Update gobblin job eventlogging_legacy.pull
The eventlogging_legacy Gobblin job is still using wildcard topic names to figure out which Kafka topics to import. Now that all legacy streams are migrated, we should use EventStreamConfig to determine which streams to import.
The eventlogging_legacy_test.pull job (running only in the analytics-test-hadoop cluster) already does this.
- Edit eventlogging_legacy.pull to use event_stream_config.settings_filters. You can use the same setting as in eventlogging_legacy_test.pull. Do not set event_stream_config.stream_names. - gobblin eventlogging_legacy - use EventStreamConfig to pull topics (1109477)
- Deploy refinery
- ensure that the eventlogging_legacy gobblin systemd timer job still works.
Remove refine_eventlogging_analytics job
This is a Refine job dedicated for ingesting not-yet-migrated legacy EventLogging data. This is not to be confused with 'refine_eventlogging_legacy', which is used to ingest migrated legacy EventLogging data.
Now that we have finished the migration, we can delete the refine_eventlogging_analytics job.
- Set ensure => 'absent' on profile::analytics::refinery::job::refine_job { 'eventlogging_analytics':` in profile::analytics::refinery::job::refine.
- Apply puppet on an-launcher1002
- Remove puppet code related to refine eventlogging_analytics profile::analytics::refinery::job::refine.

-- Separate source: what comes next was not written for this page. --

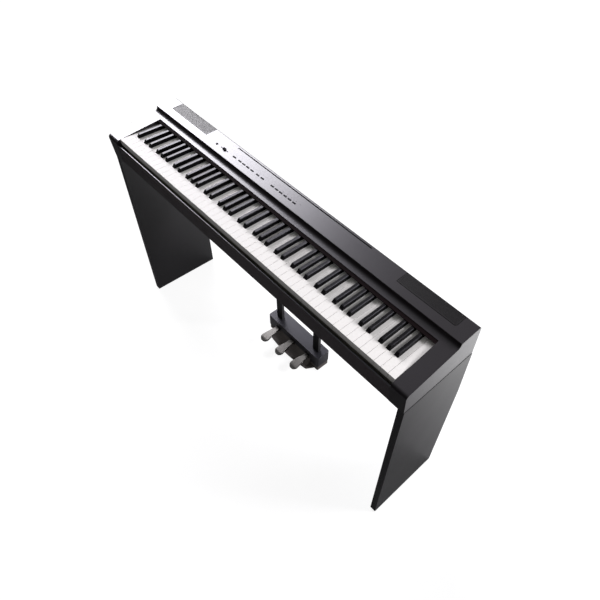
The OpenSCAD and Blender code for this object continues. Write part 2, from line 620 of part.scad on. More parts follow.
// A screw along +Z with its head below the plane
module wood_screw(l) {
  cylinder(d = screw_d, h = l);
  rotate_extrude() polygon([[0, -2.6], [1.8, -2.6], [3.4, -1.6], [4, 0], [0, 0]]);
}
module stand_screws() color([0.6, 0.6, 0.62]) at_floor() {
  both_ends() {
    panel_screw_spots() translate([inner_x - bracket_t, 0, 0]) rotate([0, 90, 0]) wood_screw(16);
    for (y = support_y, d = [-1, 1]) translate([support_x, y + d * bracket_l / 4, seam_z - bracket_t]) wood_screw(14);
    for (d = [-1, 1]) translate([inner_x - bracket_leg * 0.55, board_y - board_t - bracket_t, board_bracket_z + d * board_bracket_l / 4])
      rotate([-90, 0, 0]) wood_screw(14);
  }
  post_screw_spots() translate([0, board_y + post_d, 0]) rotate([90, 0, 0]) wood_screw(post_d + 10);
}
module floor_glides() color([0.08, 0.08, 0.08]) at_floor() both_ends() for (y = [14, panel_back - 22])
  translate([stand_x - panel_t / 2, y, 0]) rotate_extrude()
    polygon([[0, 0], [glide_d / 2 - 1, 0], [glide_d / 2, 1], [glide_d / 2, glide_h], [0, glide_h]]);

// ---- Pedal unit
box_y = box_rear - box_d;
axle_y = box_y + box_d / 2 + 1.5;
pedal_tip_y = box_y - pedal_reach;
foot_y = box_y - foot_out;
rib_x = [-box_l / 2 + 6, -pedal_step / 2, pedal_step / 2, box_l / 2 - 6];
slot_w = pedal_root_w + 6;
slot_z0 = axle_z - 15;
slot_z1 = axle_z + 10;
base_plate_t = 3;
box_r = 7;
module box_plan(gap) {
  offset(r = box_r - gap, $fn = 32) offset(delta = -box_r) translate([pedal_x - box_l / 2, box_y])
    square([box_l, box_d]);
}
module pedal_slots(y0, y1) {
  for (i = [-1 : 1]) block(pedal_x + i * pedal_step - slot_w / 2, pedal_x + i * pedal_step + slot_w / 2,
    y0, y1, slot_z0, slot_z1);
}
module pedal_box() color([0.16, 0.16, 0.18]) at_floor() difference() {
  union() {
    difference() {
      translate([0, 0, box_z]) linear_extrude(box_h - box_z) box_plan(0);
      translate([0, 0, box_z - 1]) linear_extrude(box_h - box_z + 1 - wall) box_plan(wall);
    }
    for (x = rib_x) block(pedal_x + x - 2, pedal_x + x + 2, box_y + 1, box_y + box_d - 1, axle_z - 10, box_h - 1);
  }
  pedal_slots(box_y - 1, box_y + wall + 1);
  rod_x(pedal_x - box_l / 2 + 3.5, pedal_x + box_l / 2 - 3.5, axle_y, axle_z, axle_d + 0.1);
}
foot_half = box_l / 2 - 38;
module foot_plan() {
  polygon(concat([[pedal_x - box_l / 2 + 14, box_y + 12]],
    [for (i = [-6 : 6]) [pedal_x + i * foot_half / 6, foot_y + 10 * pow(i / 6, 2)]],
    [[pedal_x + box_l / 2 - 14, box_y + 12]]));
}
module pedal_base() color([0.2, 0.19, 0.2]) at_floor() difference() {
  union() {
    linear_extrude(foot_t) offset(r = 8, $fn = 32) offset(delta = -8) foot_plan();
    linear_extrude(box_z) box_plan(2);
    translate([0, 0, box_z - base_plate_t]) linear_extrude(base_plate_t) box_plan(1);
    // apron that sweeps up from the foot to the box
    along_x(pedal_x - foot_half + 6, pedal_x + foot_half - 6) polygon(concat([[box_y, foot_t - 1]],
      [for (i = [0 : 10]) [foot_y + 12 + (foot_out - 12) * sin(9 * i), foot_t + (apron_h - foot_t) * (1 - cos(9 * i))]]));
  }
  translate([0, 0, -1]) linear_extrude(box_z - base_plate_t + 1) box_plan(6);
  pedal_slots(foot_y, box_y + 1);
}
module pedal_posts() color([0.07, 0.07, 0.08]) at_floor() difference() {
  for (s = [-1, 1]) translate([pedal_x + s * post_mid, board_y + post_d / 2, box_h])
    linear_extrude(post_top_z - box_h) offset(r = 2, $fn = 16) square([post_w - 4, post_d - 4], center = true);
  post_screw_spots() translate([0, board_y - 1, 0]) into_board(post_d + 2, screw_d + 0.4);
}
// Bar on the axle that widens into a rounded paddle outside the box
module pedal_plan() {
  hull() {
    translate([0, pedal_tip_y + pedal_tip_w / 2]) circle(d = pedal_tip_w);
    translate([-pedal_root_w / 2, box_y - 10]) square([pedal_root_w, 1]);
  }
  translate([-pedal_root_w / 2, box_y - 10]) square([pedal_root_w, axle_y + 9 - box_y + 10]);
}
module pedal_side() {
  polygon(concat(
    [[pedal_tip_y + 1.5, axle_z - 10], [pedal_tip_y, axle_z - 8], [pedal_tip_y + 1, axle_z - 5],
     [pedal_tip_y + 5, axle_z - 2], [pedal_tip_y + 12, axle_z], [pedal_tip_y + 30, axle_z + 1.5],
     [box_y, axle_z + pedal_t / 2 + 0.5], [axle_y, axle_z + axle_d / 2 + 3]],
    arc(axle_y, axle_z, axle_d / 2 + 3, 60, -90, 8),
    [[box_y, axle_z - pedal_t / 2 + 0.5], [pedal_tip_y + 34, axle_z - 7], [pedal_tip_y + 10, axle_z - 9.5]]));
}
module pedal(x) {
  translate([pedal_x + x, 0, 0]) difference() {
    intersection() {
      along_x(-pedal_tip_w, pedal_tip_w) pedal_side();
      linear_extrude(100) pedal_plan();
    }
    rod_x(-pedal_tip_w, pedal_tip_w, axle_y, axle_z, axle_d + 0.2);
  }
}
module pedal_left() color([0.6, 0.58, 0.54]) at_floor() pedal(-pedal_step);
module pedal_center() color([0.6, 0.58, 0.54]) at_floor() pedal(0);
module pedal_right() color([0.6, 0.58, 0.54]) at_floor() pedal(pedal_step);
module pedal_axle() color([0.7, 0.7, 0.72]) at_floor()
  rod_x(pedal_x - box_l / 2 + 3.8, pedal_x + box_l / 2 - 3.8, axle_y, axle_z, axle_d);
// Torsion springs: closed coils on the axle, each with a leg against the back wall of the box
coil_wire = 2;
coil_turns = 8;
module pedal_springs() color([0.75, 0.75, 0.77]) at_floor() for (i = [-1 : 1])
  translate([pedal_x + i * pedal_step + pedal_root_w / 2 + 1, axle_y, axle_z]) {
    rotate([0, 90, 0]) rotate_extrude() for (t = [0 : coil_turns - 1])
      translate([axle_d / 2 + 0.3 + coil_wire / 2, (t + 0.5) * coil_wire * 0.96]) circle(d = coil_wire, $fn = 16);
    translate([coil_wire * 0.6, 0, axle_d / 2 + 0.3 + coil_wire / 2]) rotate([-90, 0, 0])
      cylinder(d = coil_wire, h = box_y + box_d - wall - axle_y - 0.3, $fn = 16);
  }

upper_case();
lower_case();
keyslip();
key_felt();
key_frame();
fulcrum_rod();
contact_board();
contact_strip();
main_board();
panel_board();
panel_lamps();
grille_left();
grille_right();
speakers();
sockets();
case_screws();
power_button();
volume_knob();
play_buttons();
tempo_buttons();
voice_buttons();
middle_key(0);  // key_c4
middle_key(1);  // key_cs4
middle_key(2);  // key_d4
middle_key(3);  // key_ds4
middle_key(4);  // key_e4
middle_key(5);  // key_f4
middle_key(6);  // key_fs4
middle_key(7);  // key_g4
middle_key(8);  // key_gs4
middle_key(9);  // key_a4
middle_key(10);  // key_as4
middle_key(11);  // key_b4
key_family(0);  // keys_c
key_family(1);  // keys_cs
key_family(2);  // keys_d
key_family(3);  // keys_ds
key_family(4);  // keys_e
key_family(5);  // keys_f
key_family(6);  // keys_fs
key_family(7);  // keys_g
key_family(8);  // keys_gs
key_family(9);  // keys_a
key_family(10);  // keys_as
key_family(11);  // keys_b
side_panel_left();
side_panel_right();
rear_board();
brackets();
stand_screws();
floor_glides();
pedal_box();
pedal_base();
pedal_posts();
pedal_left();
pedal_center();
pedal_right();
pedal_axle();
pedal_springs();
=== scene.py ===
import json
import math
import bmesh
import bpy
from mathutils import Matrix, Vector


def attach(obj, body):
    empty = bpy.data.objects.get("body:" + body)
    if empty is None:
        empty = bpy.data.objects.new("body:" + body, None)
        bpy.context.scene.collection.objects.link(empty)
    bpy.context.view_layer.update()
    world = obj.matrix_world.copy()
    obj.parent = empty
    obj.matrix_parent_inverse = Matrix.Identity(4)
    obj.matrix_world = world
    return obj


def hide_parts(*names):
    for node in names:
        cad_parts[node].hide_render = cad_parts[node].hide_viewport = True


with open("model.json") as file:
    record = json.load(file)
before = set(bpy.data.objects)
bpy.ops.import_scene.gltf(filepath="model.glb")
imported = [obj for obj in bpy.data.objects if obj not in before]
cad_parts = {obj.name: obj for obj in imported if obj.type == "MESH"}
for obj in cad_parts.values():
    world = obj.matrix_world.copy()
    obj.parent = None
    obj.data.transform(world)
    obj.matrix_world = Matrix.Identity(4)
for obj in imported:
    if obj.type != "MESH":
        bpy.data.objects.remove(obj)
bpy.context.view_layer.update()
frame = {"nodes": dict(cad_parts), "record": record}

# Digital piano on its stand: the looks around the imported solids.
# Lengths are metres in the camera and the studio, millimetres in the dictionaries of pieces and finishes.
record = frame["record"]
bodyOfNode = {node: body for body, nodes in record["behaviour"]["bodies"].items() for node in nodes}
slotOfNode = {part["node"]: part["material_slot"] for part in record["subparts"]}
mm = 0.001
print("stage: frame loaded,", len(frame["nodes"]), "nodes")


# the corners of a node's box, at rest
def boxOf(nodeName):
    shape = frame["nodes"][nodeName]
    spots = [shape.matrix_world @ vertex.co for vertex in shape.data.vertices]
    return [Vector([pick(spot[axis] for spot in spots) for axis in range(3)]) for pick in (min, max)]


# ---- Camera, placed from the top front edge of the white keys
keyLow, keyHigh = boxOf("key_c4")
cameraSetup = {
    "place": (0.9707, keyLow.y - 0.6001, keyHigh.z + 1.0674),
    "tilt": (38.93, -3.62, 46.08),
    "lens": 32.79,
    "sensor": 36.0,
    "shift": (-0.0757, 0.0233),
}
cameraData = bpy.data.cameras.new("viewCamera")
cameraData.lens = cameraSetup["lens"]
cameraData.sensor_width = cameraSetup["sensor"]
cameraData.shift_x, cameraData.shift_y = cameraSetup["shift"]
viewCamera = bpy.data.objects.new("viewCamera", cameraData)
viewCamera.location = cameraSetup["place"]
viewCamera.rotation_euler = [math.radians(angle) for angle in cameraSetup["tilt"]]
bpy.context.scene.collection.objects.link(viewCamera)
bpy.context.scene.camera = viewCamera
print("stage: camera placed")


# ---- Material tools
def linear(hexCode):
    channels = [int(hexCode[i:i + 2], 16) / 255 for i in (1, 3, 5)]
    return tuple(c / 12.92 if c <= 0.04045 else ((c + 0.055) / 1.055) ** 2.4 for c in channels) + (1.0,)


# adds a node, sets its properties, and sets or links its inputs
def addNode(tree, kind, properties=None, inputs=None):
    node = tree.nodes.new(kind)
    for name, value in (properties or {}).items():
        setattr(node, name, value)
    for name, value in (inputs or {}).items():
        if isinstance(value, bpy.types.NodeSocket):
            tree.links.new(value, node.inputs[name])
        else:
            node.inputs[name].default_value = value
    return node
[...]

- https://gerrit.wikimedia.org/r/c/operations/puppet/+/1109135
- https://gerrit.wikimedia.org/r/c/operations/puppet/+/1109137
Decommission eventlog1003
- T383276: Delete ganeti VM eventlog1003.eqiad.wmnet, tag Data-Platform-SRE, asking them to delete the eventlog1003 ganeti virtual machine.
meta.wikimedia.org schemas
There is not a consistent practice for 'deleting' metawiki schemas. Often, the content is just zeroed out by editing the schema page and deleting the content. We should probably do this for ALL metawiki schemas.
Or, we could decide to just leave them as is. The system won't use these anymore, so it doesn't really matter from a technical perspective.
- Decision: empty all metawiki schema pages to {}
Code here: https://gitlab.wikimedia.org/-/snippets/208
Remove decommissioned Kafka topics and Hive tables
- Delete Kafka topics and Hive tables + HDFS data directories for non-migrated schemas listed in the To Decommission tab of the EventLogging Audit Spreadsheet.
Update wikitech and mediawiki documentation
- Move wikitech EventLogging/ and subpages under Analytics/Archive
- mediawiki documentation is already up to date, and outdated pages are marked as such.